Changes in cultivation practices.

Since the start of the "Green Revolution," farming methods have undergone significant transformation. The new agricultural techniques pushed in the latter half of the 20th century are referred to as the "green revolution." In the 1940s, American scientist Norman Borlaug created new, high-yield wheat types that were immune to disease. Mexico was able to produce more wheat than was required by its own population by combining Borlaug's wheat varieties with modern, mechanised agricultural technology, which resulted in Mexico being a wheat exporter by the 1960s. The 1950s and 1960s saw the global adoption of the Green Revolution's innovations as a result of its success in Mexico. In order to ensure that the populace had enough food, India utilised green revolution technologies in the early 1960s. High-yield varieties, or domesticated plants cultivated specifically to respond to fertilisers and produce a higher amount of grain per acre sown, were the type of crops developed during the Green Revolution. The farming methods used for the new crop kinds were very different from those used in the past. Under the Green Revolution, extensive use of chemical fertilisers, herbicides, and weedicides became essential components of agriculture. Crop growth requires extensive irrigation. In order to meet the ensuing increased need for enormous amounts of water, vast reservoirs, irrigation canal systems, and excessive groundwater use in areas with a lack of water were built.

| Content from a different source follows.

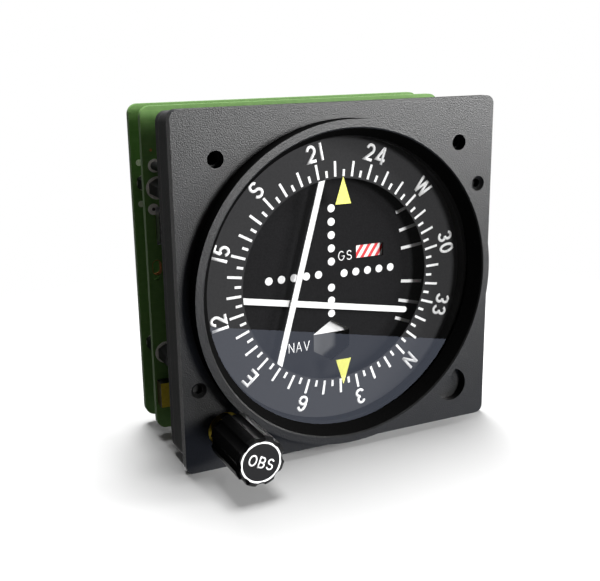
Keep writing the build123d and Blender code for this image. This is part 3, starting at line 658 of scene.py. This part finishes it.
# The loose holes are dark discs on their pads: painted shade where the holes open into the dark gap behind
# the board.
hole_shade = surface("painted_shade_in_plated_hole", "#2c2620", "#3a332a", grain=0.2 * mm, roughness=0.6)
places = [seat(side * loose_x, front_board_face - pad_depth, loose_z) for side in (-1, 1)]
holes = repeat(disc(loose_hole_radius, pad_depth), places)
finish(holes, "pad_holes", hole_shade, "housing")
copper = surface("bare_copper", "#c8824c", "#dc9a62", grain=0.3 * mm, roughness=0.4, metallic=0.7)
via_places = ((38.5, 31.6), (34.0, -14.0), (31.5, 24.5), (26.0, 30.0), (35.2, -3.5))
vias = [seat(side * x * mm, front_board_face - pad_depth / 2, z * mm)
        for side in (-1, 1) for x, z in via_places]
finish(repeat(disc(via_radius, pad_depth), vias), "board_vias", copper, "housing")

# Slot lining: the slot in the front board is plated through, so a thin copper wall lines
# it from one face to the other.
slot_x = -38.5 * mm
slot_z = 2.8 * mm
slot_radius = 1.1 * mm
slot_stretch = 1.4 * mm
slot_depth = 1.7 * mm
slot_middle = front_board_face + 0.8 * mm
plating = 0.12 * mm
bpy.ops.mesh.primitive_cylinder_add(vertices=40, radius=slot_radius, depth=slot_depth,
                                    end_fill_type="NOTHING", rotation=(pi / 2, 0, 0))
slot_wall = bake(bpy.context.object)
bpy.ops.object.mode_set(mode="EDIT")
bpy.ops.mesh.select_all(action="DESELECT")
bpy.ops.object.mode_set(mode="OBJECT")
for side in (-1, 1):
    for corner in slot_wall.data.vertices:
        corner.select = corner.co.z * side > 0.01 * mm
    bpy.ops.object.mode_set(mode="EDIT")
    bpy.ops.transform.translate(value=(0, 0, side * slot_stretch))
    bpy.ops.object.mode_set(mode="OBJECT")
lining = slot_wall.modifiers.new("lining", "SOLIDIFY")
lining.thickness = plating
lining.offset = 0
choose(slot_wall)
bpy.ops.object.modifier_apply(modifier=lining.name)
slot_wall = repeat(slot_wall, [seat(slot_x, slot_middle, slot_z)])
finish(slot_wall, "slot_plating", copper, "housing")

# Standoffs, spacer pins and screws: steel with a black oxide finish. They hold the front
# board to the housing and the rear board to the front one.
black_oxide = surface("black_oxide_steel", "#161617", "#222224", grain=0.3 * mm, roughness=0.45,
                      metallic=0.3)
dress(black_oxide, "housing_standoffs", "board_standoffs", "spacer_pins", "board_screws")

# Crystal can, plug shell and plug screws: bright tinned steel. The can is drawn, and its
# body is welded to a flange that lies on the front board.
can_x = -33.2 * mm
can_z = 13.65 * mm
dress(bright_tin, "crystal_can", "rear_plug_shell", "rear_plug_screws")
flange_middle = front_board_face - 0.2 * mm
flange = slab(width=10.0 * mm, depth=0.35 * mm, height=9.0 * mm, edge=0.02 * mm)
choose(flange)
rounding = flange.modifiers.new("corners", "BEVEL")
rounding.width = 0.1 * mm
rounding.segments = 3
bpy.ops.object.modifier_apply(modifier=rounding.name)
flange = repeat(flange, [seat(can_x, flange_middle, can_z)])
finish(flange, "can_flange", bright_tin, "housing")


# Relay: a moulded amber cover whose top is black; its left side is darkened with painted
# shade. It is soldered to the front board near its lower left corner.
relay_x = -36.4 * mm
relay_z = -28.05 * mm
relay_width = 7.6 * mm
relay_height = 6.3 * mm
relay_skin = 0.04 * mm


def black_top_and_shaded_side(tree, where, colour):
    """The black top, and painted shade that darkens the left side of the cover."""
    height = add(tree, "ShaderNodeSeparateXYZ", {0: where}).outputs["Z"]
    above = sum_up(tree, "GREATER_THAN", height, relay_z + relay_height / 2 - relay_skin)
    aside = add(tree, "ShaderNodeSeparateXYZ", {0: where}).outputs["X"]
    # Painted shade on the left side, which faces away from the lamps.
    left = sum_up(tree, "LESS_THAN", aside, relay_x - relay_width / 2 + relay_skin)
    return blend(tree, above, blend(tree, left, colour, linear("#4a4210")), linear("#0c0c0c"))


amber = surface("amber_relay_plastic", "#c8b02a", "#d4bc3a", grain=0.6 * mm, roughness=0.5,
                tint=black_top_and_shaded_side)
dress(amber, "yellow_relay")

# Chips: moulded black epoxy with a dimple at the first pin and gull wing leads on all four
# sides. They are soldered to the front face of the front board and the back of the rear one.
epoxy = surface("black_moulding_epoxy", "#19191a", "#222223", grain=0.25 * mm, roughness=0.6, relief=0.15)
dress(epoxy, "front_board_chips", "rear_board_chips", "header_socket", "header_strip", "rear_plug_body")
lead_width = 0.4 * mm
lead_sheet = 0.15 * mm
lead_pitch = 1.0 * mm
lead_shoulder = 0.3 * mm
lead_slope = 0.15 * mm
lead_foot = 0.5 * mm
lead_start = 0.12 * mm


def gull_lead(stand):
    """One lead that leaves the chip at x 0 and bends down to the board, stand further back."""
    bpy.ops.mesh.primitive_plane_add(size=1)
    made = bpy.context.object
    made.scale = (lead_shoulder, lead_width, 1)
    made.rotation_euler = (pi / 2, 0, 0)
    bake(made)
    bpy.ops.object.mode_set(mode="EDIT")
    for step in ((lead_slope, stand, 0), (lead_foot, 0, 0)):
        bpy.ops.mesh.select_all(action="DESELECT")
        bpy.ops.object.mode_set(mode="OBJECT")
        far = max(v.co.x for v in made.data.vertices)
        for corner in made.data.vertices:
            corner.select = corner.co.x > far - 0.01 * mm
        bpy.ops.object.mode_set(mode="EDIT")
        bpy.ops.mesh.select_mode(type="EDGE")
        bpy.ops.mesh.extrude_region_move(TRANSFORM_OT_translate={"value": step})
    bpy.ops.object.mode_set(mode="OBJECT")
    sheet = made.modifiers.new("sheet", "SOLIDIFY")
    sheet.thickness = lead_sheet
    sheet.offset = 0
    bpy.ops.object.modifier_apply(modifier=sheet.name)
    return made


def chip_leads(name, chips, side, face, stand, count):
    """Leads round square chips; face is the depth of the chip's middle."""
    places = []
    for x, z in chips:
        for quarter in range(4):
            for step in range(count):
                along = (step - (count - 1) / 2) * lead_pitch
                places.append(seat(x, face, z) @ Matrix.Rotation(quarter * pi / 2, 4, "Y")
                              @ Matrix.Translation((side / 2 + lead_start, 0, along)))
    finish(repeat(gull_lead(stand), places), name, tin, "housing")


chip_x = 13 * mm
rear_chip_z = 14 * mm
rear_face = 34.9 * mm
chip_middle = 0.8 * mm
chip_top = 1.6 * mm
lead_drop = 0.7 * mm
front_dimple = 4.6 * mm
rear_dimple = 5.6 * mm
front_chips = [(x * chip_x, z * chip_x) for x in (-1, 1) for z in (-1, 1)]
rear_chips = [(x * chip_x, rear_chip_z) for x in (-1, 1)]
chip_leads("front_chip_leads", front_chips, side=12 * mm, face=front_board_face - chip_middle,
           stand=lead_drop, count=9)
chip_leads("rear_chip_leads", rear_chips, side=14 * mm, face=rear_face + chip_middle,
           stand=-lead_drop, count=11)
dimples = [seat(x - front_dimple, front_board_face - chip_top, z + front_dimple) for x, z in front_chips]
dimples += [seat(x + rear_dimple, rear_face + chip_top, z + rear_dimple) for x, z in rear_chips]
dimples = repeat(disc(radius=0.5 * mm, depth=0.02 * mm, edge=0.002 * mm, corners=24), dimples)
finish(dimples, "chip_dimples", nylon, "housing")

# Rear face of the rear board: cone shaped solder joints of the header's pins, and small
# ceramic capacitors with tinned ends.
header_pitch = 2.54 * mm
header_z = 34 * mm
joint_middle = rear_face + 0.42 * mm
solder = surface("soft_solder", "#a8a8aa", "#c6c6c8", grain=0.25 * mm, roughness=0.3, metallic=0.9)
bpy.ops.mesh.primitive_cone_add(vertices=20, radius1=0.75 * mm, radius2=0.3 * mm, depth=0.9 * mm,
                                rotation=(-pi / 2, 0, 0))
joint = bevel_edges(bake(bpy.context.object), width=0.08 * mm, segments=2)
places = [seat((column - 5.5) * header_pitch, joint_middle, header_z + row * header_pitch / 2)
          for column in range(12) for row in (-1, 1)]
finish(repeat(joint, places), "header_solder", solder, "housing")
ceramic = surface("tan_ceramic", "#9c8460", "#b39a74", grain=0.3 * mm, roughness=0.5)
capacitor_places = ((25.5, 18.0), (25.5, 12.0), (25.5, 6.0), (31.0, 0.0))
capacitor_middle = rear_face + 0.4 * mm
end_reach = 0.85 * mm
places = [seat(side * x * mm, capacitor_middle, z * mm) for side in (-1, 1) for x, z in capacitor_places]
capacitors = repeat(slab(width=2.0 * mm, depth=0.8 * mm, height=1.25 * mm, edge=0.06 * mm), places)
finish(capacitors, "rear_capacitors", ceramic, "housing")
ends = [place @ Matrix.Translation((side * end_reach, 0, 0)) for place in places for side in (-1, 1)]
ends = repeat(slab(width=0.4 * mm, depth=0.88 * mm, height=1.35 * mm, edge=0.05 * mm), ends)
finish(ends, "capacitor_ends", tin, "housing")

# Harness plug: fifteen gilt contacts stand in two rows in the black body, inside the shell.
# The plug is soldered to the rear board and takes the instrument's wiring.
gilt = surface("gold_plated_contact", "#cfa53c", "#e2bd5a", grain=0.3 * mm, roughness=0.3, metallic=1.0)
plug_z = -16.0 * mm
plug_core_face = 43.5 * mm
contact_pitch = 2.76 * mm
row_offset = 1.42 * mm
contact_y = plug_core_face + 0.5 * mm
places = [seat((step - 3.5) * contact_pitch, contact_y, plug_z + row_offset) for step in range(8)]
places += [seat((step - 3) * contact_pitch, contact_y, plug_z - row_offset) for step in range(7)]
contacts = repeat(disc(radius=0.5 * mm, depth=1.2 * mm, edge=0.15 * mm, corners=20), places)
finish(contacts, "plug_contacts", gilt, "housing")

Processing crops with high yields required mechanisation. In most places, manual labour was replaced by tractors, harvesters, and other machinery. But as time goes on, the Green Revolution is being criticised more and more for its wasteful and harmful methods that harm the land and water supplies. It is held accountable for social, economic, and political changes in the community and has significantly impacted traditional natural resource management methods in several regions of India.

Challenges Faced by Agriculture

For even the most basic food requirements, an expanding population calls for greater food production. Although new farming techniques, such those used in the "green revolution," increased food production, they had a severe impact on the soil. In many areas of India, these practises led to soil degradation and overuse of the land. Due to competition from other intensive uses like mining, industrialization, and urbanisation, land has become a very expensive commodity. Despite providing a living for a sizable percentage of India's population, farming has recently lost its economic viability. To transform farming into a sustainable and profitable natural resource management practise, it is vital to use the right management techniques.